*Directions for this task*
Go through the entries one line at a time, and gather every line that has the word "parts".

*Recorded data*
--- Begin ---
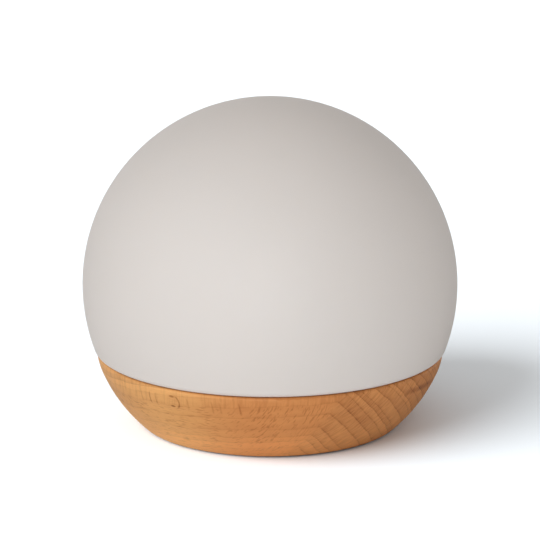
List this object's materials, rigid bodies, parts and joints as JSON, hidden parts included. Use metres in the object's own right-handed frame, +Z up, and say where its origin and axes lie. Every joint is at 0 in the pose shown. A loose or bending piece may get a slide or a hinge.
--- End ---
--- Begin ---
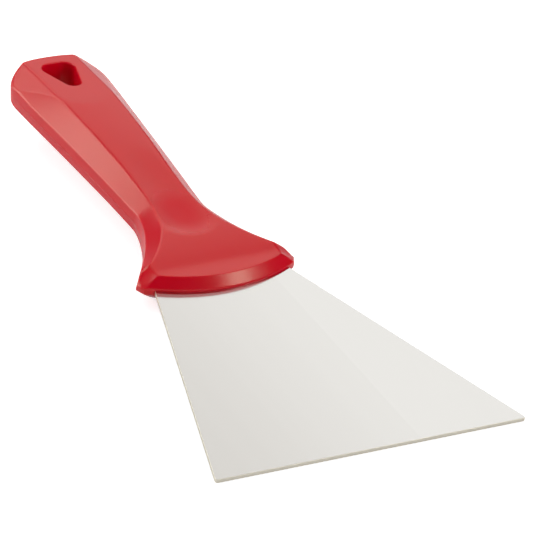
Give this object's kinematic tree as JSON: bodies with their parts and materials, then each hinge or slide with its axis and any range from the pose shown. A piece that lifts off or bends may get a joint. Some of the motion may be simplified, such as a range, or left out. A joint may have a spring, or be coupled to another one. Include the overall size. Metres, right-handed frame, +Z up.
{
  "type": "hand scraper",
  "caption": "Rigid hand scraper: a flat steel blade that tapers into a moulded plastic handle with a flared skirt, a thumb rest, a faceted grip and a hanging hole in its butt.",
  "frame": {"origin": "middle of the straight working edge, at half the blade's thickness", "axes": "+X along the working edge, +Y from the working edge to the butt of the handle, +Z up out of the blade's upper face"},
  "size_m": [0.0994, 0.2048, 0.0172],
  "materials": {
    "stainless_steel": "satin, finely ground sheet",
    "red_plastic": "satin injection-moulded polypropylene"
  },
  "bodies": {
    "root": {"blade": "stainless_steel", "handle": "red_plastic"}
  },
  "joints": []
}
--- End ---
*Written answer*
List this object's materials, rigid bodies, parts and joints as JSON, hidden parts included. Use metres in the object's own right-handed frame, +Z up, and say where its origin and axes lie. Every joint is at 0 in the pose shown. A loose or bending piece may get a slide or a hinge.
Give this object's kinematic tree as JSON: bodies with their parts and materials, then each hinge or slide with its axis and any range from the pose shown. A piece that lifts off or bends may get a joint. Some of the motion may be simplified, such as a range, or left out. A joint may have a spring, or be coupled to another one. Include the overall size. Metres, right-handed frame, +Z up.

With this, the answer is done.